Die Vermittler verdienen prächtig mit ihren Provisionen, die Anbieter/innen erzielen ein mitunter beträchtliches Zubrot und die Kund/innen können sich über vergleichsweise günstige Preise für Transporte und Unterkünfte freuen. Da liegt es nahe, dass diese Geschäftsmodelle auch für Konzerne der „alten“ Ökonomie und für Finanz-investoren attraktiv werden. Vor ein paar Wochen wurde bekannt, dass der japanische Autohersteller Toyota beim Fahrdienstvermittler Uber einsteigt. Neben einer „strategischen Investition“ in nicht genannter Höhe (von einem mittleren dreistelligen Millionenbetrag ist die Rede) wurde eine Zusammenarbeit etwa bei Leasing-Angeboten vereinbart.
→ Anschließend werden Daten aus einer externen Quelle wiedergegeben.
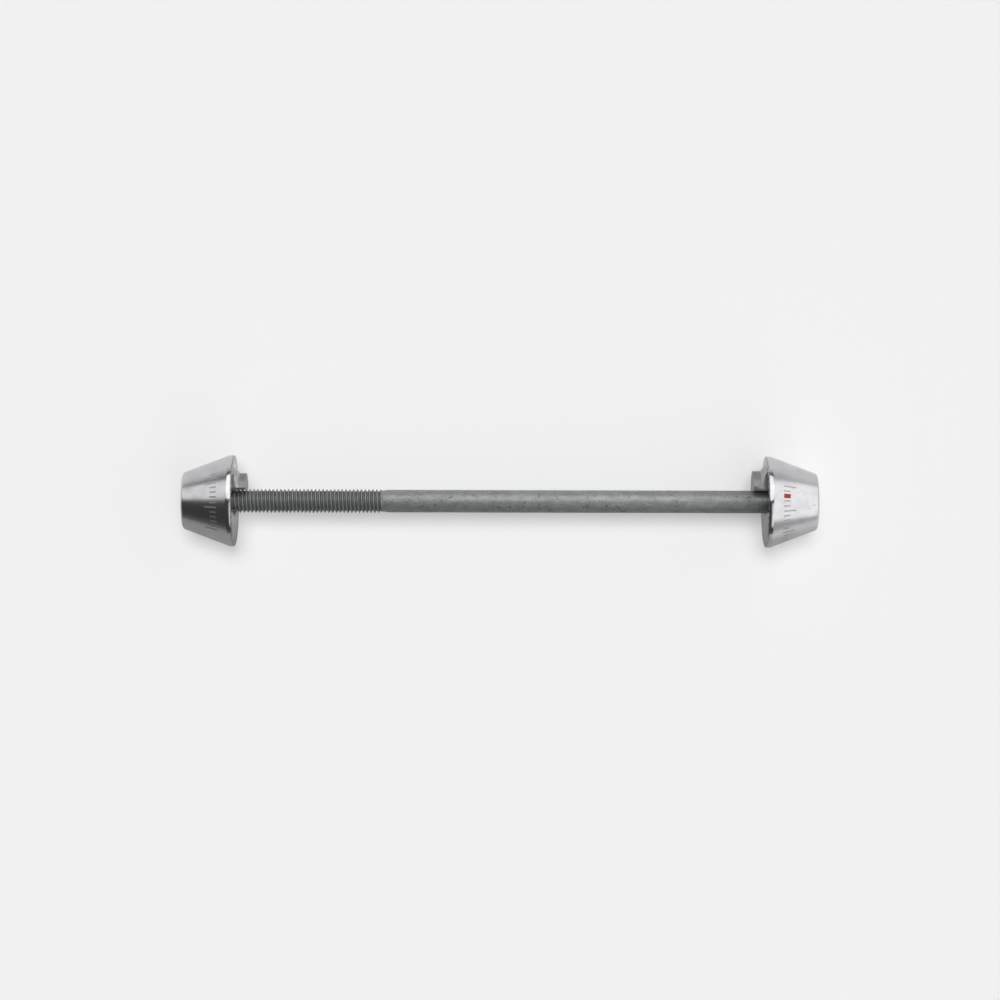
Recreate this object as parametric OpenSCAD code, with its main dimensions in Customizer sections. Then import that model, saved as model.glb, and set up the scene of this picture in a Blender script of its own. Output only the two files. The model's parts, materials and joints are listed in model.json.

Außerdem sei der Austausch technischer Kenntnisse geplant, beispielsweise über selbstfahrende Autos, an denen beide Firmen arbeiten, hieß es in einer Mitteilung des Wirtschaftsdienstes Reuters.    Toyota steht dabei keineswegs alleine da. Auch der VW-Konzern setzt auf die Kooperation mit Online-Vermittlungsplattformen und investierte 300 Millionen Dollar in den Uber-Rivalen Gett. Bereits zuvor hatte, wenn auch in kleinerem Umfang, der US-Automobilkonzern General Motors, zu dem auch Opel gehört, seine Zusammenarbeit mit dem US-Fahrdienstanbieter Lyft bekanntgegeben.                                                        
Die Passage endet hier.